What is at offer in the creation of a formal and permanent mechanism of consultation, an unprecedented mechanism for Russia. A joint permanent NATO-Russia Council would be established which would meet regularly, at different levels to discuss on the basis of a jointly agreed agenda political and security issues of common concern as well as to promote the practical cooperation in a large number of areas. Where consensus can be established we envisage even joint initiatives, joint decisions and actions. Bosnia has proved that NATO and Russia can cooperate successfully in critical matters, such as peacekeeping in Europe. Each side would have a voice but not a veto.
In order to address Russian concerns NATO Foreign Ministers have stated in December that NATO has no plans no intentions and sees no reason to deploy nuclear weapons in new member countries. In fact, NATO has reduced its nuclear arsenal in the last years by over 85% and eliminated all ground-launched nuclear weapons in Europe.

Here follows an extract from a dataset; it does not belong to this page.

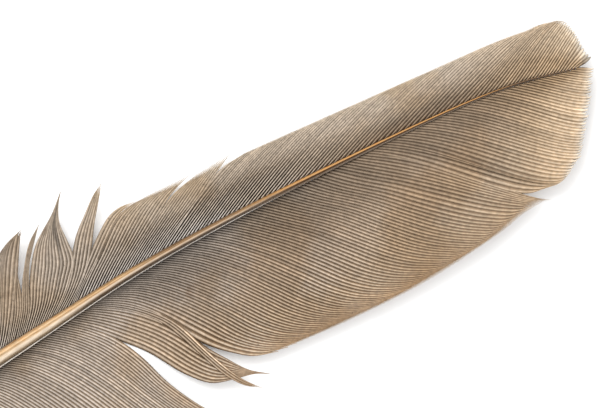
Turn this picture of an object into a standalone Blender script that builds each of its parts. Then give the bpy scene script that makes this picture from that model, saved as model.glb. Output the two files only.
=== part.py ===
"""Turkey wing feather, lying underside up on a flat surface.

Lengths are in millimetres until the meshes are made.  A place on the feather is
given as a station, the distance along the shaft from the end of the quill, and
an offset, the distance out from the shaft's centreline.  +X runs from quill to
tip, +Y towards the narrow leading vane, -Y towards the wide trailing vane, and
+Z up.  The origin is at the bottom centre of the whole feather.
"""

import math

import bmesh
import bpy
from mathutils import Vector

MM = 0.001
LEADING = 1
TRAILING = -1

# ---- driving dimensions -------------------------------------------------------

SHAFT_LENGTH = 206.5
VANE_THICKNESS = 0.5
DOWN_THICKNESS = 1.4
GAP = 0.3

# station, direction of the shaft in degrees from +X
SHAFT_HEADING = (
    (0, 8.0), (40, 6.5), (77, 4.0), (100, 4.2), (112, 1.4), (124, -0.6), (145, -2.5),
    (165, -3.2), (182, -5.4), (192, -9.5), (202, -16.0), (209, -9.0),
)
# station, width across the feather, depth from underside to back
SHAFT_SIZE = (
    (0, 1.5, 1.5), (3, 2.6, 2.5), (12, 4.1, 3.8), (34, 4.3, 4.0), (50, 3.9, 3.8),
    (77, 3.1, 3.2), (101, 2.2, 2.6), (133, 1.5, 1.9), (160, 1.0, 1.3), (189, 0.5, 0.7),
    (206.5, 0.24, 0.4),
)
GROOVE_FROM = 42.0
GROOVE_FULL = 62.0
GROOVE_DEPTH = 0.24
GROOVE_PLACE = -0.42
GROOVE_SPREAD = 0.2

# The shaft bows: its middle lies on the surface and both ends rise.
REST_FROM = 62.0
REST_TO = 138.0
QUILL_RISE = 3.0
TIP_RISE = 3.6

# The vanes are dished: flat beside the shaft, then rising to their edges.
DISH_FROM = {LEADING: 1.5, TRAILING: 11.0}
DISH_WIDTH = {LEADING: 10.0, TRAILING: 18.0}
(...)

NATO has also stated in March that in the current and foreseeable security environment it will carry out its collective defence and other missions by ensuring the necessary interoperability, integration and capability for reinforcement rather than by additional permanent stationing of substantial combat forces. Furthermore, NATO countries have presented a proposal in Vienna for the adaptation of the CFE-Treaty which aims at lower levels - with NATO being prepared for significant reductions in TLE - and a freeze in Central Europe.
Through all these steps NATO addresses and meets in our view Russian concerns.
We have also started to negotiate with the Ukraine on its request on a document which formalises the existing and further developing special relationship. We expect that this document would be signed at the Summit. We attach great significance to support the ongoing reform process and to strengthen Ukraine's independence.
The invitation to new member countries to start accession talks, the continued openness of NATO for future accessions, the enhancement of PfP, the creation of the Euro-Atlantic Partnership Council, the NATO-Russia document and the NATO-Ukraine document are all interrelated parts of a concept of European security based on cooperation and integration on a large scale. The enlargement of NATO is only one part; it cannot be seen in isolation - also not with regard to its political implications.
NATO, instead of being a single-purpose, single-action organisation, will with its broad and ambitious agenda continue to contribute to alter significantly the dynamics of European security for the benefit of European stability in the beginning 21st century.